On December 10, 2008, the Federal Cabinet adopted a draft bill for the regulation of data protection audits and for amending data protection provisions.

The law aims to improve the level of data protection and the transparency of data processing in the non-public sector, and to strengthen citizens' ability to influence the use of their personal data. The impetus for this was the incidents that became known in the summer and again in recent days concerning the commercial trade of personal

data of citizens. To this end, amendments to the Federal Data Protection Act and corresponding adjustments to the Telemedia Act and Telecommunications Act are proposed, which are intended to strengthen the influence of data subjects on the use of their personal data for advertising, market, and opinion research purposes.

The current legal framework permits the exchange of personal data between companies for advertising, market research, and opinion polling purposes, or the provision of one's own customer address lists to other companies for their advertising, all without the data subject's consent or knowledge.

This so-called "list privilege" has led to the widespread trading of citizens' personal data, and – since no consent needs to be presented – the legality of such data trading is difficult to control. The draft law therefore generally subjects the future use of personal data for advertising, market research, and opinion polling purposes to explicit consent. For this, the draft law has been strongly criticized by the business community. However, to avoid disproportionate burdens, companies are granted three years to adapt to the new situation. Furthermore, large parts of address-based advertising remain unaffected by the proposal. For instance, self-promotion using proprietary customer data collected within a contractual relationship will continue to be unrestricted. Also, the common practice of including advertisements from other companies with one's own catalogs, invoices, or packages remains unrestricted. To conduct this self-promotion more effectively, companies can enrich their customer database with additional data to better reach specific target groups. These data can continue to be purchased as before.
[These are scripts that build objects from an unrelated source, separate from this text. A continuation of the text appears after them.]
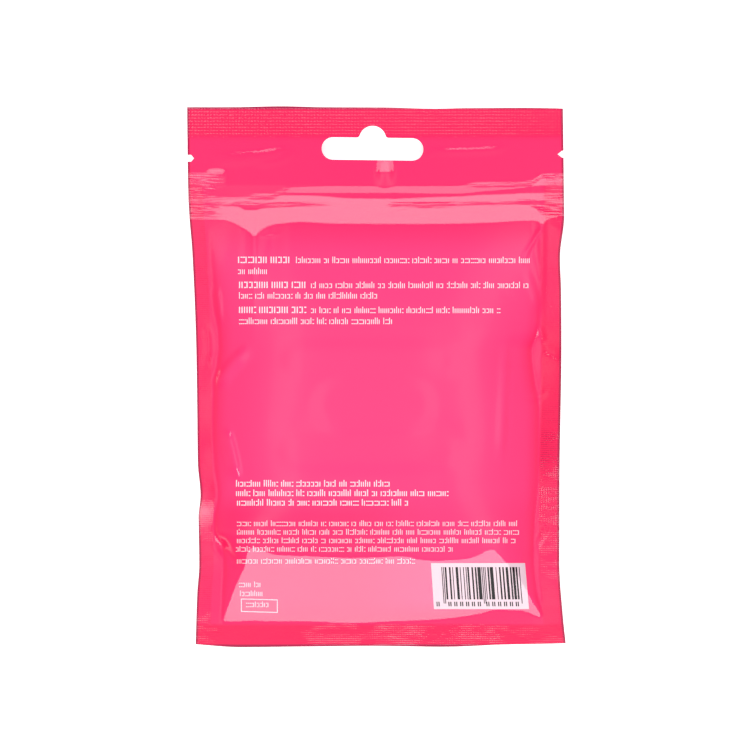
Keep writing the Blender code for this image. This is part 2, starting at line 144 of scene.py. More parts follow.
# creases across it, where it lies level: pixel column, from and to down from its upper edge
UPPER_CREASE = (
    (190, 2.4, 2.4), (262, 2.4, 2.5), (285, 2.2, 3.1), (312, 2.3, 3.2), (332, 2.3, 3.6),
    (350, 2.3, 4.1), (385, 2.3, 4.2), (415, 2.4, 4.0), (430, 2.5, 3.7), (457, 2.5, 3.5),
    (480, 1.9, 3.0), (510, 1.1, 2.7), (526, 0.6, 2.4), (536, 0.0, 2.4), (546, -1.0, 2.4),
    (563, -1.6, 2.8),
)
LOWER_CREASE = (
    (190, 5.6, 6.6), (212, 5.6, 6.4), (225, 5.4, 5.8), (237, 5.3, 6.4), (246, 5.2, 7.9),
    (256, 5.2, 7.9), (263, 5.2, 7.3), (272, 5.5, 7.0), (285, 5.5, 6.8), (300, 5.6, 6.6),
    (320, 5.6, 6.1), (335, 5.7, 5.8), (385, 5.8, 5.8), (400, 5.7, 6.2), (412, 5.7, 6.8),
    (430, 5.7, 6.7), (455, 5.5, 6.5), (480, 5.4, 6.1), (510, 4.9, 5.9), (530, 4.6, 6.1),
    (541, 4.6, 6.4), (550, 5.4, 7.1), (563, 6.2, 8.4),
)
UPPER_CREASE_DROP = 0.13  # how much less the surface leans in each crease
LOWER_CREASE_DROP = 0.19
CREASE_RECOVERY = 0.06  # extra slope below a crease, until the surface is back in its plane

# The raised back
CROWN_LEVEL = 14.3
UPPER_LEAN = 0.11
CROWN_BEND = 30.0
LOWER_BOW = 0.0006  # fall of the crown below the middle, a millimetre squared
UNDER_ZIP = 26.0  # stretch below the zip in which the back settles on the contents
ZIP_FOOT = 0.8  # stretch in which the zip's slope turns into the back
LOWER_FOOT = 0.04  # rounding of the lower slope at its foot and its brow, as shares of it
LOWER_BROW = 0.10
SIDE_FOOT = 0.05
SIDES_BLEND = 0.1  # rounding where two slopes meet
LOWER_BLEND = 0.06
# where the lower slope starts above the bottom seal, and how far it runs: pixel column, length
FOOT_RISE = ((190, -0.5), (215, -0.3), (300, 0.2), (350, -0.3), (400, 0.3), (440, 1.1),
             (480, 2.8), (500, 4.2), (520, 4.0), (545, 1.3), (563, 0.1))
LOWER_RUN = (
    (190, 26.0), (238, 26.5), (252, 26.5), (275, 23.4), (300, 22.9), (400, 22.7), (425, 20.8),
    (445, 20.2), (465, 19.8), (478, 20.4), (490, 21.8), (502, 19.4), (514, 17.6), (563, 17.0),
)
# how far in from the cut edge the side slopes start: pixel row, length
LEFT_FOOT = ((95, 4.6), (240, 4.8), (300, 5.8), (345, 6.6), (390, 4.8), (440, 4.4), (500, 4.8),
             (530, 4.8), (548, 7.4), (600, 7.7), (620, 7.5), (632, 5.5), (650, 4.6))
RIGHT_FOOT = ((95, 6.4), (230, 5.6), (300, 5.8), (330, 6.8), (350, 9.2), (375, 8.4), (410, 6.6),
              (470, 6.4), (545, 8.0), (590, 7.4), (625, 6.0), (650, 6.4))
# how far they run until the back is level: pixel row, length
LEFT_RUN = ((95, 42.0), (300, 42.0), (345, 38.0), (470, 38.0), (505, 30.0), (535, 17.0),
            (546, 15.5), (560, 18.0), (575, 21.0), (598, 24.0), (650, 26.0))
RIGHT_RUN = ((95, 41.0), (300, 41.0), (345, 36.0), (480, 36.0), (510, 30.0), (545, 20.0),
             (650, 18.0))

# The separators pressed through the film, two rows of lobes and the web between them:
# from and to in pixels, radius
SEPARATORS = (
    ((303, 360), (443, 360), 8.0),
    ((300, 452), (441, 452), 8.0),
    ((347, 406), (402, 406), 12.5),
)
SEPARATORS_RISE = 0.22
SEPARATORS_RIM = 6.0
# Small swellings and hollows between them: place in pixels, reach across and up, rise
LOBES = (
    ((447, 358), 6.0, 8.0, -0.25),
    ((298, 424), 7.0, 5.0, -0.2),
    ((444, 437), 8.0, 7.0, -0.3),
    ((300, 500), 10.0, 9.0, 0.25),
    ((455, 480), 9.0, 12.0, 0.25),
)

# Folds: route in pixels, rise, reach of the left and of the right face
BACK_FOLDS = (
    (((210, 162), (238, 161), (268, 157), (292, 147)), 0.06, 3.2, 2.4),
    (((214, 155), (242, 154), (272, 151), (290, 146)), 0.04, 1.4, 3.0),
    (((252, 166), (272, 163), (286, 158), (295, 147)), 0.06, 1.6, 1.6),
    (((425, 150), (455, 151), (485, 150), (512, 147)), 0.065, 1.6, 2.2),
    (((425, 158), (429, 155), (433, 152)), 0.03, 0.8, 0.8),
    (((542, 226), (534, 240), (518, 268)), 0.35, 1.0, 1.4),
    (((213, 390), (228, 368), (252, 343)), 0.8, 2.4, 4.5),
    (((226, 425), (233, 450), (240, 482)), 0.9, 2.0, 5.0),
    (((216, 536), (228, 552), (243, 572)), -0.8, 3.0, 3.5),
    (((259, 236), (271, 237), (283, 231)), 0.06, 0.9, 0.6),
    (((541, 346), (550, 352), (564, 358)), 0.25, 3.5, 2.0),
    (((549, 522), (543, 536), (535, 550)), 0.3, 1.2, 2.0),
    (((507, 330), (504, 400), (501, 470)), 0.28, 1.6, 3.4),
    (((524, 399), (536, 397), (549, 391)), -0.25, 0.8, 1.4),
    (((216, 285), (219, 300), (221, 330)), 0.35, 1.5, 2.5),
    (((528, 545), (530, 575), (538, 612)), -0.4, 3.0, 3.0),
    (((218, 292), (216, 302), (218, 314)), 0.12, 1.0, 1.0),
    (((208, 271), (211, 274), (215, 275)), 0.10, 1.0, 1.0),
    (((228, 310), (230, 317), (234, 323)), 0.10, 1.0, 1.0),
    (((207, 362), (214, 356), (224, 352)), -0.12, 1.2, 2.0),
    (((205, 322), (209, 345), (206, 372)), 0.20, 1.5, 2.5),
    (((499, 294), (507, 295), (515, 296)), -0.06, 1.2, 1.2),
    (((502, 363), (518, 362), (538, 366)), -0.10, 1.2, 1.6),
    (((535, 316), (539, 330), (547, 343)), 0.22, 1.4, 1.6),
    (((526, 268), (533, 290), (538, 312)), 0.18, 1.6, 2.4),
    (((532, 462), (533, 490), (528, 520)), -0.14, 1.0, 1.0),
)
FOLD_STATIONS = 41
FOLD_FOOT = 0.4  # rounding of a fold's faces at foot and ridge, as shares of them
FOLD_RIDGE = 0.3
FOLD_TAPER = 3.3  # full rise from 1/3.3 of the length in from each end
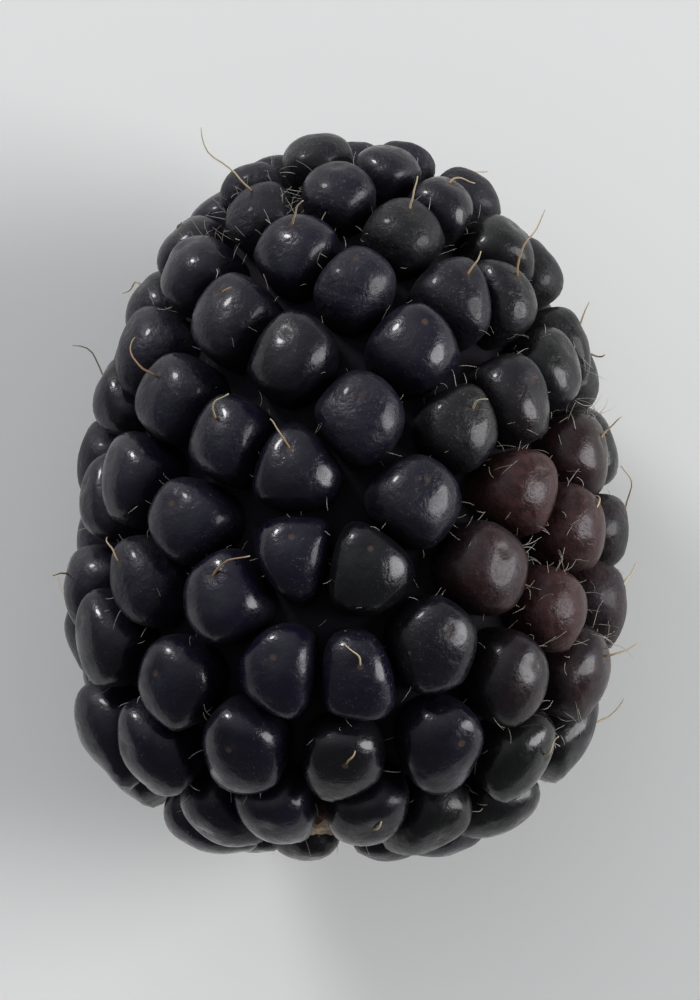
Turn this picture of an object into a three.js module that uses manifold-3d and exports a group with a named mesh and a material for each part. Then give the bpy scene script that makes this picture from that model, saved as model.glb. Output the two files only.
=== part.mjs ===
// Bramble berry as picked: a head of drupelets grown together round the pale plug of
// its receptacle. Millimetres, +Z up. The berry lies on its side on z = 0, its tip towards +Y.
import * as THREE from 'three';
import { mergeVertices } from 'three/addons/utils/BufferGeometryUtils.js';
import Module from 'manifold-3d';

// The whole head, over its drupelets and before its swellings.
const HEAD_LENGTH = 33.7;
const HEAD_WIDTH = 24.9;
const HEAD_DEPTH = 24.4;
const TIP_SHARE = 0.6; // how much of the length lies on the tip side of the widest section
const TIP_FULLNESS = 2.15; // superellipse exponent of the outline: 2 is an ellipse, 3 is blunter
const STEM_FULLNESS = 3;

// The drupelets, with half of a full-size one's width, length and depth.
const DRUPELET_COUNT = 130;
const HALF_WIDTH = 2.12;
const HALF_LENGTH = 2.8;
const HALF_DEPTH = 2.4;
const LONG_FROM = 22; // drupelets are round beyond this place, and get longer towards the stem
const LONG_ZONE = 14; // over this stretch
const TIP_SIZE = 0.78; // of the drupelets at the very tip, as a share of a full-size one
const TIP_ZONE = 9; // drupelets reach full size this far from the tip
const SIZE_SPREAD = 0.07;

// How the drupelets settle on the surface that their middles lie on.
const SEED = 2078425;
const SCATTER = 3;
const PASSES = 24;
const PUSH = 0.16;
const PUSH_REACH = 5.6;

// Swellings of the head: degrees round its axis from +X, place along it, height and spread.
const SWELLINGS = [
  { turn: 10, along: 1.5, height: 0.7, spread: 7 },
  { turn: 176, along: -6, height: 0.6, spread: 5 },
  { turn: 95, along: 6, height: 0.4, spread: 6 },
  { turn: 265, along: 9, height: -0.4, spread: 6 },
];

// The plug of the receptacle, and the hollow that it stands in at the stem end.
const RING_RADIUS = 5.05; // of the middles of the drupelets round the hollow
const PLUG_RADIUS = 2.5;
const PLUG_TAPER = 0.5;
const PLUG_LENGTH = 6;
const PLUG_RECESS = 1.1; // of the plug's end behind the drupelets round it
const PLUG_BEVEL = 0.5;
const PLUG_DISH = 0.4;
const PLUG_SIDES = 16;
const CLEARANCE = 0.3;

// How the head lies on its lowest drupelets, in degrees, and how far they are pressed in.
const ROLL = 7.111;
const LEAN = -7.301;
const PRESS = 0.3;

// Fineness of the solids.
const DRUPELET_SIDES = 8;
const DRUPELET_RINGS = 5;
const SIDE_GAIN = 1.04; // makes up for the flats between a drupelet's edges
const CORE_SIDES = 16;
const CORE_RINGS = 12;
const CORE_PROUD = 0.2; // of the core over the middles of the drupelets
const OUTLINE_STEPS = 400;
const SLAB = 60; // side of the block that cuts the flats, larger than the head

const GOLDEN_TURN = Math.PI * (3 - Math.sqrt(5));
const AXIS = new THREE.Vector3(0, 1, 0);

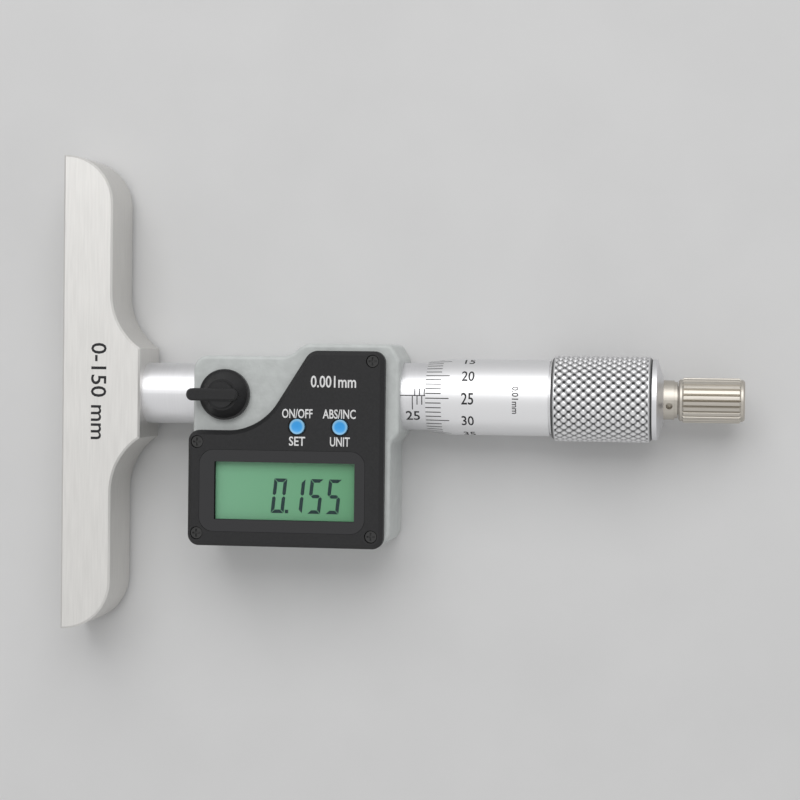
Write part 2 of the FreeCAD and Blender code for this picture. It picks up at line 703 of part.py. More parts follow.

[Example: A mail-order company, in a spring campaign for garden furniture, wishes to specifically target

those of its customers who own a garden. It acquires a file of

streets where single-family homes with gardens are located and enriches – provided it has a

customer "known" on that street – its dataset with the characteristic "garden owner".

For tax-privileged donation advertising, particularly by non-profit and religious organizations, the law provides for a legal situation that corresponds to the previous one. These organizations can therefore continue to purchase data without the data subject having given consent. The rationale behind this is that non-profit organizations would otherwise only be able to obtain addresses of citizens who have consented to commercial advertising. However, it is more in line with real-world experience that even someone who has refused consent for commercial purposes would nonetheless not object to, for example, an appeal for help for disaster victims.

Advertising directed at freelancers and businesses is also treated preferentially.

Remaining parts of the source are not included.